W menu rozwijanym po naciśnięciu trzech kropek w górnym, prawym rogu, mamy do wyboru kilka pozycji. Przejdźmy do ustawień zabezpieczeń. Znajdziemy tutaj trzy poziomy bezpieczeństwa – Standard, Safer i Safest. Każdy z nich został dokładnie opisany. Dodano tutaj również notkę mówiącą o tym, że im większy poziom bezpieczeństwa tym bardziej witryny internetowe mogą wyglądać na wybrakowane.
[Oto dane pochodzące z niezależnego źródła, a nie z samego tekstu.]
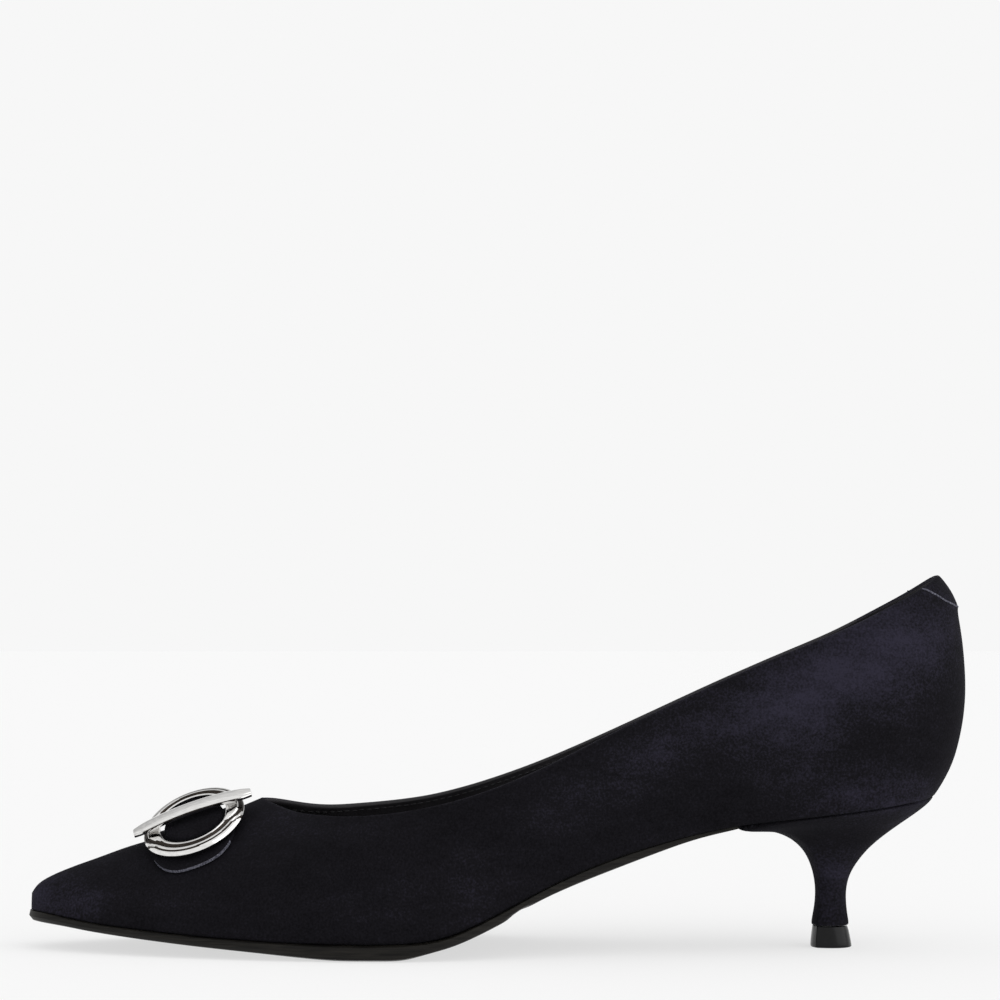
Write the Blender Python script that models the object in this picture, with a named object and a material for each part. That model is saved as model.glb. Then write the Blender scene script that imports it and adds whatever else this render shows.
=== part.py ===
"""A left kitten-heel pump with a pointed toe, a curved low heel and a ring-and-bar ornament.

X runs from the toe (negative) to the back of the shoe, Y from the outer side (negative) to the
inner side, Z up. The origin is the middle of the top lift's lower face, on the floor.
Tables are in millimetres; each row is one place along the shoe.
"""

import math

import bmesh
import bpy
import numpy as np

# Overall sizes in millimetres
MM = 0.001
GAP = 0.3
WALL = 1.6
TOE_X = -222.6
SEAT_BACK_X = 28.9
BREAST_X = -27.5
THROAT_X = -159.2
OUTER, INNER = -1, 1
THROAT_LENGTH = {OUTER: 14.0, INNER: 22.0}
STRETCH_START_X = -10.0
COLUMNS = 10
MERGE = 1e-6
SOLVE_STEPS = 50
SMOOTH_ANGLE = math.radians(40)
METAL_SMOOTH_ANGLE = math.radians(25)

# Places where the spacing of the sections along the shoe changes
TIP_END_X = -202.0
THROAT_END_X = -133.0
SEAT_START_X = 0.0

# Outline of the upper where it meets the sole: place along the shoe, half widths
OUTLINE = (
    # x, outer side, inner side
    (-222.6, 0.0, 0.0),
    (-220.8, 5.2, 5.0),
    (-217.3, 8.9, 8.5),
    (-211.3, 13.0, 12.2),
    (-200.3, 18.9, 17.4),
    (-185.3, 25.2, 22.6),
    (-165.2, 31.6, 28.4),
    (-145.2, 36.0, 32.6),
    (-125.2, 38.0, 34.2),
    (-108.1, 37.0, 32.4),
    (-92.1, 33.8, 28.2),
    (-76.1, 30.2, 24.2),
    (-58.0, 27.0, 21.2),
    (-37.9, 25.2, 20.4),
    (-19.9, 24.8, 21.8),
    (-3.8, 24.6, 23.6),
    (8.3, 23.8, 23.4),
    (17.3, 20.6, 20.4),
    (24.4, 14.6, 14.6),
    (28.9, 0.0, 0.0),
)

# Height of that outline above the floor, and of the last's crown over it
RISE = (
    # x, feather height, crown height, crown centre
    (-222.6, 10.3, 14.6, 0.0),
    (-220.9, 10.3, 17.2, 0.1),
    (-217.4, 10.1, 19.4, 0.3),
    (-211.3, 9.3, 22.0, 0.7),
    (-203.4, 8.2, 24.8, 1.5),
    (-197.4, 7.6, 27.1, 2.2),
    (-185.4, 6.7, 30.6, 3.6),
    (-172.4, 5.8, 35.2, 4.8),
    (-158.1, 5.1, 41.2, 5.2),
    (-147.3, 4.7, 43.1, 5.0),
    (-135.3, 4.5, 48.0, 4.6),
    (-122.3, 4.5, 54.5, 4.0),
    (-110.1, 5.2, 61.5, 3.2),
    (-101.2, 8.0, 67.5, 2.6),
    (-95.1, 10.9, 71.6, 2.2),
    (-88.1, 14.4, 76.5, 1.7),
    (-80.1, 18.6, 82.0, 1.2),
    (-71.1, 22.7, 88.0, 0.8),
    (-61.0, 26.5, 94.5, 0.4),
    (-50.0, 29.9, 101.0, 0.2),
    (-37.8, 33.0, 107.6, 0.0),
    (-27.8, 34.9, 112.8, 0.0),
    (-9.8, 36.9, 121.0, 0.0),
    (8.3, 39.1, 130.0, 0.0),
    (28.9, 41.9, 141.0, 0.0),
)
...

W standardowych ustawieniach aplikacji znajdziemy typowe dla przeglądarki internetowej opcje. Możemy tutaj na przykład zmienić domyślną wyszukiwarkę czy zmienić rozmiar czcionki (tylko na systemowy). Większość ustawień jednak odnosi się do samego bezpieczeństwa i komfortu korzystania z internetu.

Niestety, ale łączenie się z siecią Tor, a także obecność innych elementów sprawia, że przeglądanie internetu nie należy do najszybszych. Taki jest niestety koszt naszego bezpieczeństwa. Do minusów należy zaliczyć brak możliwości robienia zrzutów ekranu (dlatego też żadnych tutaj nie dodałem), choć to również tyczy się bezpieczeństwa w internecie. Co ciekawe, przeglądarka pozwala na zapisywanie stron w formacie PDF, lecz niestety nie chciało to u mnie działać poprawnie.

Reasumując

Tor Browser na Androida to dosyć dobra i stabilna (choć to może być również zasługa bazowania na Firefoxie) przeglądarka, która daje radę nawet jako wersja testowa Alpha. Niestety, taki element jak powolne wczytywanie się stron internetowych może nieco przeszkadzać w codziennym użytkowaniu tego produktu. Zapewne Tor Browser lepiej się sprawdzi „od święta” – do rzeczy, które wymagają większej prywatności, jak na przykład logowanie się na konto bankowe.